Apr 2 2011

what? it’s only $1,074 [day 310]

Deciding to get a pet of any kind is a big decision, not only for the responsibility associated with them, but for the expenses you will incur.  A couple of weeks ago we adopted Zuri, a 6 month-old kitten.  She’s precious and is the perfect fit for our family.  Although we adopted her from the Humane Shelter, we had to pick her up at PetSmart.

Now, adopting a pet means shopping for pet supplies.  Under the challenge rules, I can buy her food and litter, as those fall under the toiletries and groceries categories that are allowed.  I was going to need at bare minimum, a food bowl, a water bowl and a litter box with a scoop.  I was prepared to get creative.  I have bowls and lots of them.  I’m quite sure I could modify some plastic container in my garage for a litter box.  The scoop I had to ponder a little longer.  Old kitchen utensils?  Something in my garage?  After an intense thought process, I decided I would be able to make one from old coat hangers.  Yep, we were ready for a cat in every way possible.

When we went to pick up Zuri, we also picked up my friend E. because she adopted Zuri’s sister a week earlier.  As I was walking though the pet store, I had to stop and look at the senselessness of what I saw.  Gourmet canine cookies.  My kids don’t eat stuff this fancy or expensive.  Don’t get me wrong, I’m not opposed to treats for pets, but this seems a bit excessive to me.  Does Fido really care if he gets the pretty little treats shaped like dog bones, dipped in colorful icing?

How about pet fashion?  Yes, Martha Stewart has come to the rescue, not only to help your pet in the fashion world, but to stylistically incorporate pets into your home.  Again, I have no problem with pet supplies, what I’m saying is this seems excessive.  Yes, a pet bed is good if they’re not sleeping in your bed.  Yes, they need bowls to eat from.  Yes, they need a toy or two.  But do they really need all this stuff?  Let’s say I bought one of everything for my new kitten.  I’ll choose middle of the line items.

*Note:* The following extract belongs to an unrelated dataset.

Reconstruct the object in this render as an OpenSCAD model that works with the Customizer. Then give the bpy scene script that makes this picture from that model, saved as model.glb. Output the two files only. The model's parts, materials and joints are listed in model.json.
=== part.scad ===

My list includes such things as a UV light cat pee finder, and cat sitter DVD, a mid-sized cat scratch tower, cat repellents to tell them where they don’t belong, a bed and much more.  The total?  $1,074. And once you’ve spoiled your pet and there’s nothing new left to buy, there’s now kitty anti-depressants. Continue reading


Dec 28 2010

my kids are okay with it [day 215]

Here’s the answer to the big question, “Were your kids okay with this no retail shopping Christmas?

Yes.

I’m very proud of them.  I’m imposing some of my challenge on them, but just by the stuff I get for them.  They both work for their allowance and they are allowed to spend it retail if they choose to.  My 11 year old could care less about money or buying anything.  My 10 year old, who likes money and shopping, has had $150 in his wallet for over 2 months now.  He’s had several opportunities to spend it, and has not.

When it came to Christmas, my kids didn’t really want much.  As a matter of fact, I got a text from their dad saying he had no idea what to get them for Christmas, as every time he asked, they didn’t really give him an answer.  The one thing they both showed an interest in was an iPad.  After ignoring that for the first 20 times they said it, I thought about it.  I told them they would have to share it, but I would put some money toward it if their dad and grandma would too.  Grandma agreed, dad did not.  It was a bit of a relief, as I really didn’t want to give them a lot of money.  It would be better than them having a bunch of small stuff that will be used for about a week, then end up at the thrift store.  Anyway, no iPad in the Wissing house.

So what did my kids want?  Books.  The Bones series and some of the Pokemon series.  We shopped together on amazon.com and got everything they wanted… used.  I got a book too, Journal Junkies.  I also got them each a gift card from Gamestop, as they have used games, fitting that into my no retail plan.

When they came home from their dad’s house, where they didn’t get anything extravagant for Christmas, they were excited to come home and have Christmas at our house.  Driving home, I was thinking how disappointed they’ll be, as their friends got electronics and lots of toys, and all they’ll get is some books.  I didn’t even wrap anything, the mailer envelopes under the tree, displaying my lack of Christmas consumerism.  We got home, they opened their gifts, and guess what?  They were happy.  They spent the next hour reading, and it would have been longer if I hadn’t made them go to bed.

I don’t know if what I’m doing is good for them, but I’m doing it for the right reasons and I’m sensitive to their reactions to it.  I’m not sure what I would have done if they were disappointed, but I know I would have tried something to make it good, yet still doing what I feel is the right thing.  After seeing from my mom right before Christmas, and hearing how “ridiculous” I am for the no retail shopping challenge and for recycling, because after I’m gone, nobody will care and there won’t be any less trash in the world, I felt okay.  I’m encouraging my kids and I’m not shoving this down their throats.  Christmas will never be good for me, but hopefully it won’t be bad for my children.